Most nonlinear optimization starts by making a guess as to what `x`-value yields the minimum `f(x)`, then calculating `f(x)` and using some strategy to make a new guess that is probably even closer to the minimum. If the value of `f(x)` for the new `x`-value is greater, then a different guess can be made; it's it's lesser, then the process can be repeated.

The most common way, given `x1` and `f(x1)`, to make a guess of a value `x2` so that `f(x2) < f(x1)`, is to calculate the derivative of `df(x) / dx` in terms of `x` at `x1`. The derivative always points in the direction of fastest increase (so a positive derivative means the function is increasing and a negative derivative means it's decreasing), so by taking a small step away from `x1` in the opposite direction of the derivative, one can get a little closer to the minimum.

This method works just as well with multiple parameters (or parameter vectors) as it does with a single parameter, as long as the function outputs a single number that can be minimized.
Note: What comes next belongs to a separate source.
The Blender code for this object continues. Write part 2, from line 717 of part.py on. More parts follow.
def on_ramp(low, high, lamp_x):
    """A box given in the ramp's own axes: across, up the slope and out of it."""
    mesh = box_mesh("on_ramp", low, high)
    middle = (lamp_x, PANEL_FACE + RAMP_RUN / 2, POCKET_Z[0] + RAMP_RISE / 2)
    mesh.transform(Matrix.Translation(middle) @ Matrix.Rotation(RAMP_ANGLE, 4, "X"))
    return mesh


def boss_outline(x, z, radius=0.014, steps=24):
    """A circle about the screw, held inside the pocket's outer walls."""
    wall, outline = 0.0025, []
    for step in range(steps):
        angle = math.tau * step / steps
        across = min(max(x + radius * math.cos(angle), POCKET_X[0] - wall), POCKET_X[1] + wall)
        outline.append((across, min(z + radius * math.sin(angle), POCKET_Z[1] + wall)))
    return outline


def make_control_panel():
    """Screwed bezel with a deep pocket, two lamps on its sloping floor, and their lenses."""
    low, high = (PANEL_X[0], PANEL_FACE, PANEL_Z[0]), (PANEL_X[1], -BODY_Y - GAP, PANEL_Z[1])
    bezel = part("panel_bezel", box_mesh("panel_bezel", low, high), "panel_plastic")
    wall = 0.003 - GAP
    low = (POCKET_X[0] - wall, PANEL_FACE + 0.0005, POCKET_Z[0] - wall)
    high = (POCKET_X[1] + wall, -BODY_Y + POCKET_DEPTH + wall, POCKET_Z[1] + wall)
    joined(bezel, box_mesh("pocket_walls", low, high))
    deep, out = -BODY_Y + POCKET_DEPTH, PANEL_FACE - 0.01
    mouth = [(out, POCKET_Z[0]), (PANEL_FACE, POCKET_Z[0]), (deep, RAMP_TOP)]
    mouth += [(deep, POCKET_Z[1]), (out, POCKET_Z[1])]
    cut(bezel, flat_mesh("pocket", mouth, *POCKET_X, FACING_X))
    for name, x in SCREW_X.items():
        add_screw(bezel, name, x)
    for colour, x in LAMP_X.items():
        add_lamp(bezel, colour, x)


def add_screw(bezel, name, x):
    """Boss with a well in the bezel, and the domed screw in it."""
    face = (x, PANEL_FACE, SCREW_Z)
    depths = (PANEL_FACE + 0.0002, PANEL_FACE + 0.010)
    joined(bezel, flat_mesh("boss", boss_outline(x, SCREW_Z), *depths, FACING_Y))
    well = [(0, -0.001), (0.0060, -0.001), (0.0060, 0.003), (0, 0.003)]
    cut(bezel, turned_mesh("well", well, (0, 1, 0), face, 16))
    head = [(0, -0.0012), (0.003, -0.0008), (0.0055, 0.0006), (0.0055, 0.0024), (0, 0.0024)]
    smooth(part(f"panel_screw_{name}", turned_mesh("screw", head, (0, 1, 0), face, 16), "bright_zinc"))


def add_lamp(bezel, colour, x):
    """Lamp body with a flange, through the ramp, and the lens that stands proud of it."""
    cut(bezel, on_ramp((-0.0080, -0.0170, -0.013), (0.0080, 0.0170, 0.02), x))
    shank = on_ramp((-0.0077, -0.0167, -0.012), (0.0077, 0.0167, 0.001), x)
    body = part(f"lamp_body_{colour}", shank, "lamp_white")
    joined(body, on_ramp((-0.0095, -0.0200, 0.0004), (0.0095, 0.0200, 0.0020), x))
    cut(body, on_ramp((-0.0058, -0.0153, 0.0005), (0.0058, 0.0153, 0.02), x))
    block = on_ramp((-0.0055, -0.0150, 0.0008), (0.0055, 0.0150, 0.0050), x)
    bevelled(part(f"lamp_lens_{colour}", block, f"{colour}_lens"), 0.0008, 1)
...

In multidimensional functions, the gradient of the parameters points in the direction of fastest increase just like in single parameter functions.

As an example of how an optimization problem is typically solved in PyTorch, we will start with a very simple optimization problem: find the minimum of `f(x) = (x - 2)**2`.

In [None]:
# First we define the function that we're minimizing:
def func(x):
    return (x - 2)**2

# If we create a PyTorch tensor that tracks its gradient, we can have PyTorch
# automatically calculate the derivative of `func` for us.
x = torch.tensor(5.0, requires_grad=True)

# To do so, we call `func(x)`
y = func(x)
# Then call the backward gradient algorithm:
y.backward()
# Then the gradient is `x.grad`:
x.grad

To minimize `func(x)`, we can use the gradients along with an optimizer
object. PyTorch has several optimizer objects that use slightly different
strategies, most of which are based on gradient descent. We'll use one called
`SGD` which stands for Stochastic Gradient Descent. (The "stochastic" part of
the name is due to the algorithm's ability to handle training when random
subsets of a training dataset are used iteratively--the algorithm itself
doesn't incorporate stochastic decisions.)

In [None]:
# We want to start the minimization with x equal to this value:
x = torch.tensor(5.0, requires_grad=True)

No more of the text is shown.